In terms of the test used by the divisional court, LSUC’s counsel argued it was “inconsistent with the weight of authority concerning the deference owed to the regulator engaged in a line drawing exercise such as this.”
“There was no basis for the Divisional Court to interfere with the formulation of the test for courtroom incivility on the record before it. The Appeal Panel was owed deference on the point.”
A list of interveners, including the Advocate’s Society, Attorney General of Ontario, Canadian Civil Liberties Association, the Canadian Defence Lawyers Association, Ontario Crown Attorney’s Association, and the Ontario Criminal Lawyers Association participated as well, requesting the court reverse the decision. Although they too disagree on certain points of the civility debate.
The AG, OCAA, and CDL agree the new misconduct test from the Divisional Court is an “unworkably high standard.” The TAS and CCLA stand by the test, although the CCLA argues it was misapplied in Divisional Court.

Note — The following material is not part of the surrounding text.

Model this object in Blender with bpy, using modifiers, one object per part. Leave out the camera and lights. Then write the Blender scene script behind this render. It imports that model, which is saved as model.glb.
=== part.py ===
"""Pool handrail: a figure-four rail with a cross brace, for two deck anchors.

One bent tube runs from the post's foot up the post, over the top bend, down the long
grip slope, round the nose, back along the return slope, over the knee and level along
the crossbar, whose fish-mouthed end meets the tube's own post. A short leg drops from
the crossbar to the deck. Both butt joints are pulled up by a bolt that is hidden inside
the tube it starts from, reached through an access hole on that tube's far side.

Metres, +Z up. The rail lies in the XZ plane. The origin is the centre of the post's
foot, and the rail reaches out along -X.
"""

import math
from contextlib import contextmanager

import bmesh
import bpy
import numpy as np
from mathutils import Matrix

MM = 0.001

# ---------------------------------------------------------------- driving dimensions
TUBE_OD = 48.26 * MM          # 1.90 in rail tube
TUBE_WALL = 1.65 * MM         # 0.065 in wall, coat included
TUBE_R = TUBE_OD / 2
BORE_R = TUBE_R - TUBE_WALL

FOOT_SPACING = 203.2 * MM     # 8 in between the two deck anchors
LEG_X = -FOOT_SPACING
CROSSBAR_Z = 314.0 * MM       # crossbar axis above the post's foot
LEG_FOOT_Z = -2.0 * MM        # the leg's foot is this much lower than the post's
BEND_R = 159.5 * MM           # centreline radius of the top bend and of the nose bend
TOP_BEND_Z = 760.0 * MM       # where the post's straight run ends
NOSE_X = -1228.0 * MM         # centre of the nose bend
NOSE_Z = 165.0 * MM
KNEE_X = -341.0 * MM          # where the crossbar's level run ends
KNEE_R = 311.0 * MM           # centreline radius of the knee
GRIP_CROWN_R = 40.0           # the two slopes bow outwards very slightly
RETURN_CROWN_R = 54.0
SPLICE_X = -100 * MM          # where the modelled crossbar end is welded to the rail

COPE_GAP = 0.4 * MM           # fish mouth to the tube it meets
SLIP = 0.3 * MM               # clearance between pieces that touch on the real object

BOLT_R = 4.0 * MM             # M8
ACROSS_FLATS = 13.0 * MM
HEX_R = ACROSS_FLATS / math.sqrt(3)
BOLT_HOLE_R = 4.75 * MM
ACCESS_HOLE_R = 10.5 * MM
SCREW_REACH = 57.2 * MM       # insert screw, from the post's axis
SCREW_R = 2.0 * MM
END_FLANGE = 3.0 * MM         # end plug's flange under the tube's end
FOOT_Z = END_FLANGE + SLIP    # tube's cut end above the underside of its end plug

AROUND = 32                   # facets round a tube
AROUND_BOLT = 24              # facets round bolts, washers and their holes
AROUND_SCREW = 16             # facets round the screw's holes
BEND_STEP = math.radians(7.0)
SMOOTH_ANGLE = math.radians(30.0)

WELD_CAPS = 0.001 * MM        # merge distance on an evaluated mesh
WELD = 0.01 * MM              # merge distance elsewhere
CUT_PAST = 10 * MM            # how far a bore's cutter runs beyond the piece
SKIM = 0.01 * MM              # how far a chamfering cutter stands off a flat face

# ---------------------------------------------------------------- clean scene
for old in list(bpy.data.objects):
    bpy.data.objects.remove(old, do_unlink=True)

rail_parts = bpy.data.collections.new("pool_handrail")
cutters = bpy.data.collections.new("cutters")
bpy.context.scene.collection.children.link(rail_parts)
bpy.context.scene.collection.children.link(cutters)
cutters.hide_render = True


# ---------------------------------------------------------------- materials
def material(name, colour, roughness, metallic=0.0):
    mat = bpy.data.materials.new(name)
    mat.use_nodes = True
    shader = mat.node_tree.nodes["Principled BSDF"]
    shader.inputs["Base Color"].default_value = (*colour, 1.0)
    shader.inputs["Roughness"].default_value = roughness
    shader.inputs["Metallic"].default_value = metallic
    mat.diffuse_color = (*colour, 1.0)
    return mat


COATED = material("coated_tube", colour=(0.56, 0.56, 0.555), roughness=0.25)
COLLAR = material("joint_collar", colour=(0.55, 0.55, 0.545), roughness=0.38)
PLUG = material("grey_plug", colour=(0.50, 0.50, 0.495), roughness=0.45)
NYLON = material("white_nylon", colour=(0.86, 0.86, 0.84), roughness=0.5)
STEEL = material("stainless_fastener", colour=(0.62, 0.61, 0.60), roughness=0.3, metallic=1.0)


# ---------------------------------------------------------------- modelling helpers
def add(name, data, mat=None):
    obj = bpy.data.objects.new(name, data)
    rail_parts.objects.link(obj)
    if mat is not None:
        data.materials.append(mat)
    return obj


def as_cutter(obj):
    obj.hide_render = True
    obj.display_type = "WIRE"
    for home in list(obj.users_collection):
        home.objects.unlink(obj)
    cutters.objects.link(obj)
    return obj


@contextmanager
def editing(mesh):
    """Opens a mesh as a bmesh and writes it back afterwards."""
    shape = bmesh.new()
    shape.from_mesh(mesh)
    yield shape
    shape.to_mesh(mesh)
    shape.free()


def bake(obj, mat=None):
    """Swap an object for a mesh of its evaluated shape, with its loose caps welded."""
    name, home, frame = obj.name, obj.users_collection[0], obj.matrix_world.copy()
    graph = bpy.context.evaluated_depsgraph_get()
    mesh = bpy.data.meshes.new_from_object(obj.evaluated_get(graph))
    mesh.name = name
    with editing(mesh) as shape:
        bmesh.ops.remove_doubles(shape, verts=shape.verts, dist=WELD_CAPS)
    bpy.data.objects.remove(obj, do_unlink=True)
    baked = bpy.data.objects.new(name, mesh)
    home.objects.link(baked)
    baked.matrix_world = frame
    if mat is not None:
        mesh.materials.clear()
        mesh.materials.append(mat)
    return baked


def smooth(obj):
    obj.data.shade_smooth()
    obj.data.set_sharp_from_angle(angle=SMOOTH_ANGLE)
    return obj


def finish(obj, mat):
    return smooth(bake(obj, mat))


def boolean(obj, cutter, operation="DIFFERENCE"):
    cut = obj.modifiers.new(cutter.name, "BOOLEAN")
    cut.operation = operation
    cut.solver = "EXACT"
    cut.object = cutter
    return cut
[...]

“The important issues that divide the parties and the interveners require adjudication by this court,” the interveners stated in their reply factum. “However, it is Mr. Groia who has paid a terrible price in this case: by his financial commitment to continue to defend Mr. Felderhof long after his ability to pay legal fees ran out; in the damage to his reputation; and by placing his career and livelihood in jeopardy to mount a defence to the charges when the LSUC argued that it was an abuse of process for him to even try to do so.
“By defending himself, he vindicated the right of all trial counsel to defend themselves from similar LSUC allegations of incivility and abuse of process. This conviction truly cries out for reversal,” the interveners stated.
Media representatives and counsel for the LSUC declined to comment as did Groia and his counsel until there is a decision.